What to do: Scan the lines below for the word "origin". Copy each line you find it in.

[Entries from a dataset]
◇ ◇ ◇ ◇ ◇

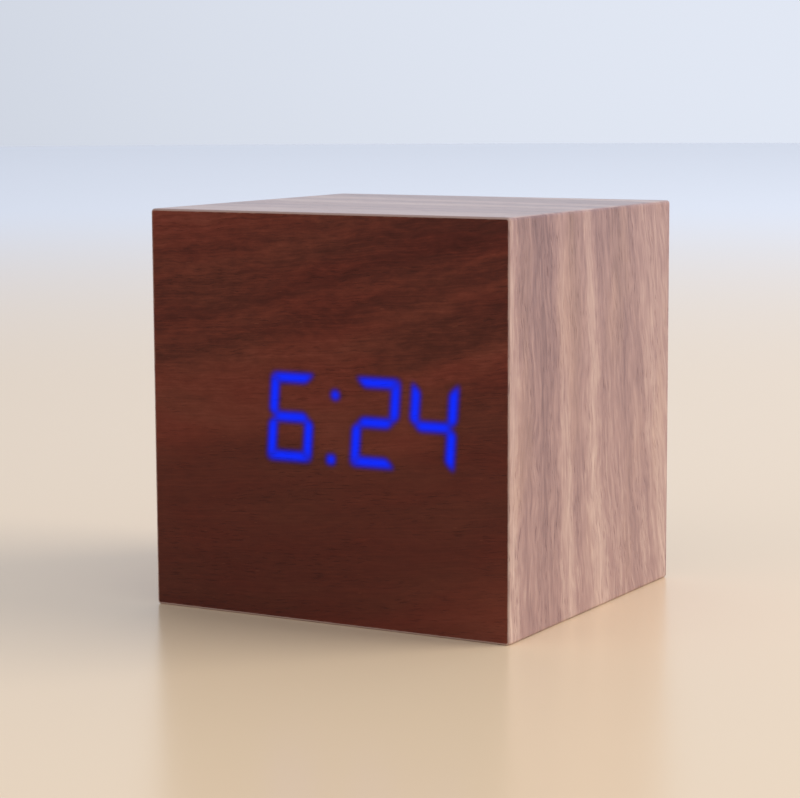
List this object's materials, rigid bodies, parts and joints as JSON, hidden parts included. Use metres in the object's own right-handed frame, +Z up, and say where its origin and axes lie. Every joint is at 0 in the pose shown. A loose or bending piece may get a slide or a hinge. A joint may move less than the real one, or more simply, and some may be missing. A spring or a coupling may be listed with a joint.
{
  "type": "wooden cube alarm clock",
  "caption": "Cube-shaped alarm clock: veneered wooden box whose front veneer hides a blue segment display, with rear push buttons, power inlet and a battery bay underneath.",
  "frame": {"origin": "centre of the underside, on the surface that the clock stands on", "axes": "+Z up; the display faces -Y; the buttons and power inlet face +Y; +X is to the right seen from the front"},
  "size_m": [0.062, 0.057, 0.062],
  "materials": {
    "front_wood": "dark red-brown veneer, satin lacquer",
    "side_wood": "pale pinkish-brown veneer, satin lacquer",
    "fibreboard": "raw medium density fibreboard",
    "softwood": "sawn pine",
    "cover_plastic": "fine textured black",
    "button_plastic": "smooth dark grey",
    "bay_plastic": "fine textured black",
    "dark_screw": "black zinc plating",
    "display_plastic": "black",
    "light_guide": "milky diffusing",
    "circuit_board": "green solder mask",
    "component_black": "moulded black",
    "capacitor_sleeve": "shrunk sleeve",
    "bright_metal": "bright nickel",
    "spring_steel": "nickel-plated spring steel",
    "header_plastic": "natural nylon",
    "plunger_plastic": "white acetal",
    "ribbon_sleeve": "grey flat cable",
    "cell_sleeve": "plain printed sleeve",
    "red_wire": "insulated wire",
    "black_wire": "insulated wire"
  },
  "bodies": {
    "case": {"front_veneer": "front_wood", "top_veneer": "side_wood", "right_veneer": "side_wood", "bottom_veneer": "side_wood", "left_veneer": "side_wood", "rear_edge_veneer": "side_wood", "top_panel": "fibreboard", "right_panel": "fibreboard", "bottom_panel": "fibreboard", "left_panel": "fibreboard", "front_panel": "fibreboard", "screw_block_upper_left": "softwood", "screw_block_upper_right": "softwood", "screw_block_lower_left": "softwood", "screw_block_lower_right": "softwood", "rear_cover": "cover_plastic", "battery_tray": "bay_plastic", "cover_screw_upper_left": "dark_screw", "cover_screw_upper_right": "dark_screw", "cover_screw_lower_left": "dark_screw", "cover_screw_lower_right": "dark_screw", "main_board_screw_left": "dark_screw", "main_board_screw_right": "dark_screw", "rear_board_screw_upper": "dark_screw", "rear_board_screw_lower": "dark_screw", "display_housing": "display_plastic", "light_guide": "light_guide", "main_board": "circuit_board", "rear_board": "circuit_board", "clock_chip": "component_black", "coin_cell_holder": "component_black", "set_switch": "component_black", "up_switch": "component_black", "down_switch": "component_black", "buzzer": "component_black", "power_jack": "component_black", "capacitor": "capacitor_sleeve", "crystal": "bright_metal", "coin_cell": "bright_metal", "jack_pin": "bright_metal", "negative_contact": "spring_steel", "bridge_contact_left": "spring_steel", "bridge_contact_right": "spring_steel", "positive_contact": "spring_steel", "main_header": "header_plastic", "rear_header": "header_plastic", "ribbon_cable": "ribbon_sleeve", "battery_cell_1": "cell_sleeve", "battery_cell_2": "cell_sleeve", "battery_cell_3": "cell_sleeve", "battery_lead_red": "red_wire", "battery_lead_black": "black_wire"},
    "set_button": {"set_button": "button_plastic", "set_plunger": "plunger_plastic"},
    "up_button": {"up_button": "button_plastic", "up_plunger": "plunger_plastic"},
    "down_button": {"down_button": "button_plastic", "down_plunger": "plunger_plastic"},
    "battery_door": {"battery_door": "bay_plastic"}
  },
  "joints": [
    {"name": "set_button_press", "type": "slide", "parent": "case", "child": "set_button", "axis": [0, -1, 0], "range_m": [0, 0.0005], "stiffness_N_per_m": 3000},
    {"name": "up_button_press", "type": "slide", "parent": "case", "child": "up_button", "axis": [0, -1, 0], "range_m": [0, 0.0005], "stiffness_N_per_m": 3000},
    {"name": "down_button_press", "type": "slide", "parent": "case", "child": "down_button", "axis": [0, -1, 0], "range_m": [0, 0.0005], "stiffness_N_per_m": 3000},
    {"name": "battery_door_hinge", "type": "hinge", "parent": "case", "child": "battery_door", "pos_m": [0, -0.0136, 0.0016], "axis": [-1, 0, 0], "range_deg": [0, 90]}
  ]
}
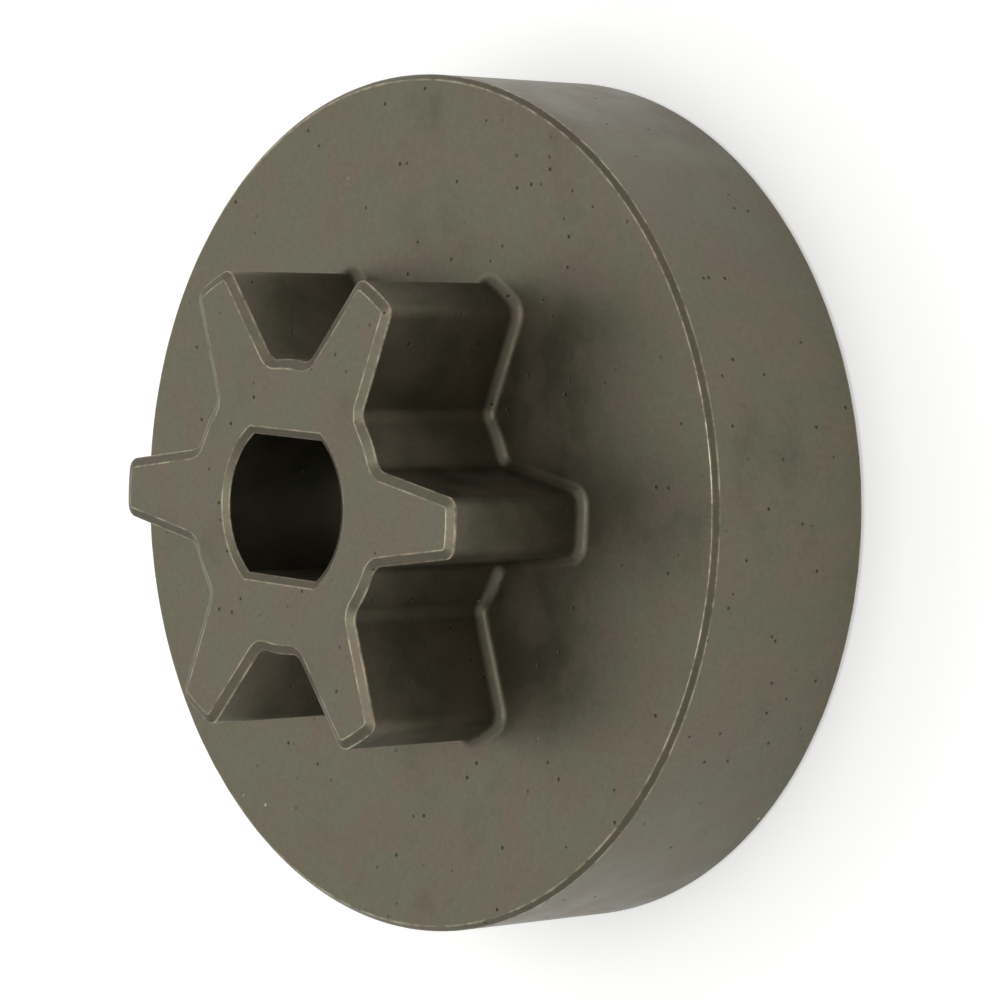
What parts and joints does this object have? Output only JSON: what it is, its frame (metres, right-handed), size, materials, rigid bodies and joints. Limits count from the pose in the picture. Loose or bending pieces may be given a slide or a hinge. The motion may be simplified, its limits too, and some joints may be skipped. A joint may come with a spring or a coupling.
{
  "type": "chainsaw drive sprocket",
  "caption": "Sintered steel drive sprocket: a star wheel that pulls the saw chain, in one piece with a round brake drum, on a shaft bore with two flats.",
  "frame": {"origin": "on the shaft's axis, in the plane of the drum's rear rim that the part rests on", "axes": "+Z along the shaft's axis towards the star's front face, +X through the middle of one tooth and parallel to the bore's flats, +Y square to the flats"},
  "size_m": [0.0504, 0.0504, 0.0218],
  "materials": {
    "sintered_steel": "satin, olive-brown sintered steel"
  },
  "bodies": {
    "root": {"drive_sprocket": "sintered_steel"}
  },
  "joints": []
}
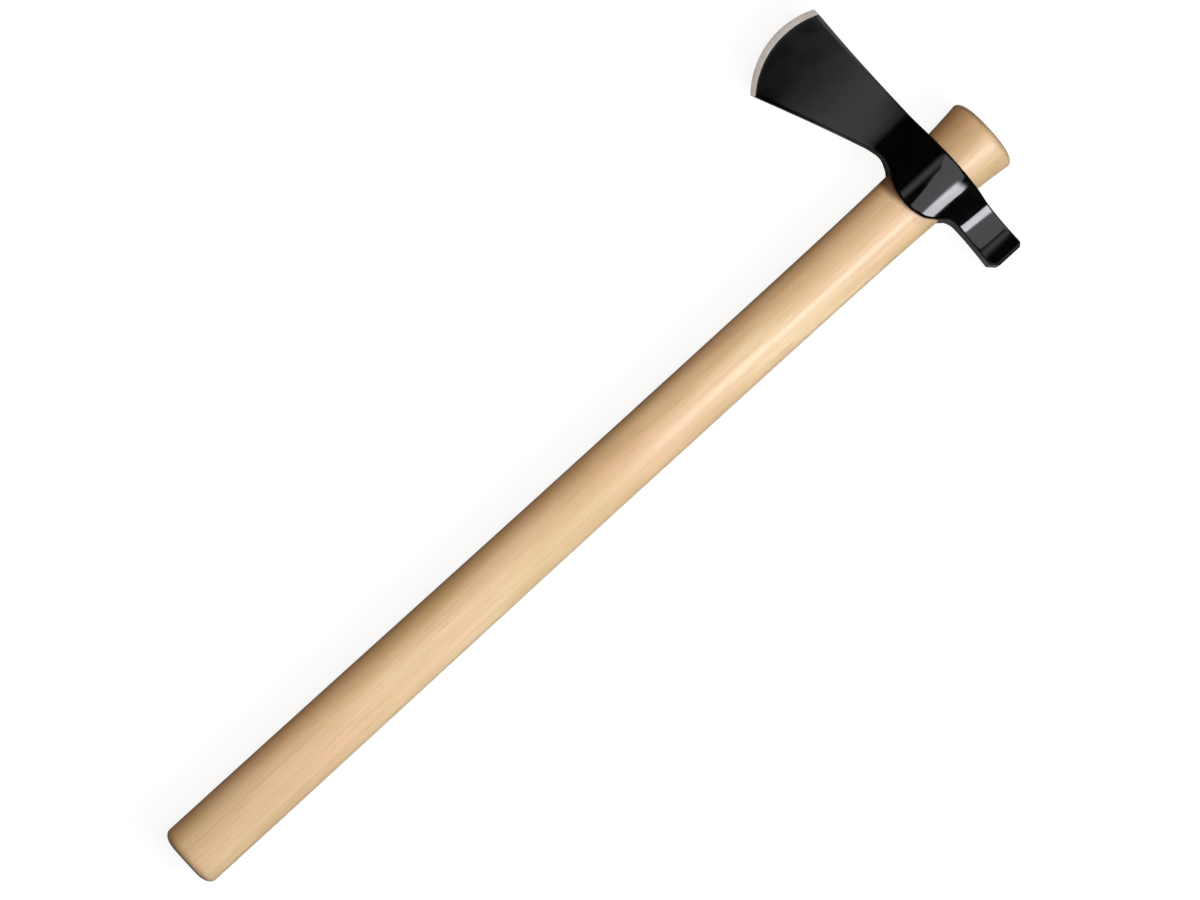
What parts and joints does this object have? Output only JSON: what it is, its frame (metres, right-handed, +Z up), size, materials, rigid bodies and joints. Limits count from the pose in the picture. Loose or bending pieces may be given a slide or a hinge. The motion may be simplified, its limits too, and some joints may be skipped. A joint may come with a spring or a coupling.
{
  "type": "tomahawk hatchet with a hammer poll",
  "caption": "Belt hatchet of the tomahawk kind: a forged head with a flared blade, an oval eye and a hammer poll, wedged on a flared oval wooden haft and locked by a set screw.",
  "frame": {"origin": "centre of the flat butt end of the haft", "axes": "the tool lies flat on its cheek: +X runs up the haft from the butt to the head, +Y runs out to the cutting edge, +Z is up, out of the upper cheek"},
  "size_m": [0.558, 0.1663, 0.0336],
  "materials": {
    "haft_wood": "clear varnish over straight lengthwise hickory grain",
    "head_paint": "glossy black paint over forged steel, with the cutting bevel ground bare",
    "screw_steel": "black oxide"
  },
  "bodies": {
    "haft": {"haft": "haft_wood"},
    "head": {"head": "head_paint"},
    "set_screw": {"set_screw": "screw_steel"}
  },
  "joints": [
    {"name": "head_slide", "type": "slide", "parent": "haft", "child": "head", "axis": [-1, 0, 0], "range_m": [0, 0.54]},
    {"name": "set_screw_travel", "type": "slide", "parent": "head", "child": "set_screw", "axis": [0, 0, -1], "range_m": [0, 0.009]}
  ]
}
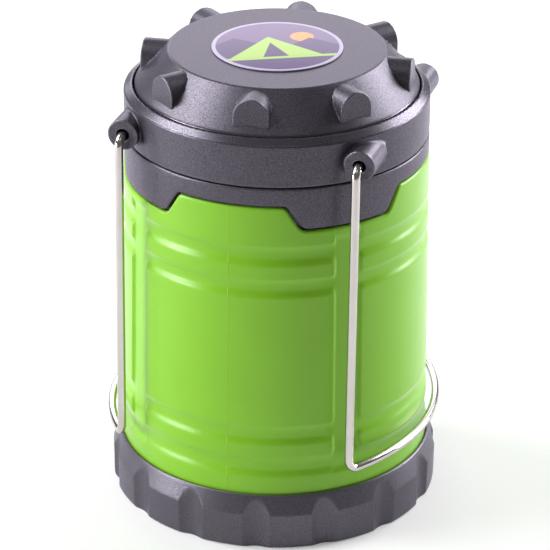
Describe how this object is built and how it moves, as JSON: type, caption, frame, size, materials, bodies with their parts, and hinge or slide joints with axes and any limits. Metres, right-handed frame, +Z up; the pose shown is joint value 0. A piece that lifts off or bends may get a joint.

◇ ◇ ◇ ◇ ◇

Problem solution:
List this object's materials, rigid bodies, parts and joints as JSON, hidden parts included. Use metres in the object's own right-handed frame, +Z up, and say where its origin and axes lie. Every joint is at 0 in the pose shown. A loose or bending piece may get a slide or a hinge. A joint may move less than the real one, or more simply, and some may be missing. A spring or a coupling may be listed with a joint.
  "frame": {"origin": "centre of the underside, on the surface that the clock stands on", "axes": "+Z up; the display faces -Y; the buttons and power inlet face +Y; +X is to the right seen from the front"},
  "frame": {"origin": "on the shaft's axis, in the plane of the drum's rear rim that the part rests on", "axes": "+Z along the shaft's axis towards the star's front face, +X through the middle of one tooth and parallel to the bore's flats, +Y square to the flats"},
  "frame": {"origin": "centre of the flat butt end of the haft", "axes": "the tool lies flat on its cheek: +X runs up the haft from the butt to the head, +Y runs out to the cutting edge, +Z is up, out of the upper cheek"},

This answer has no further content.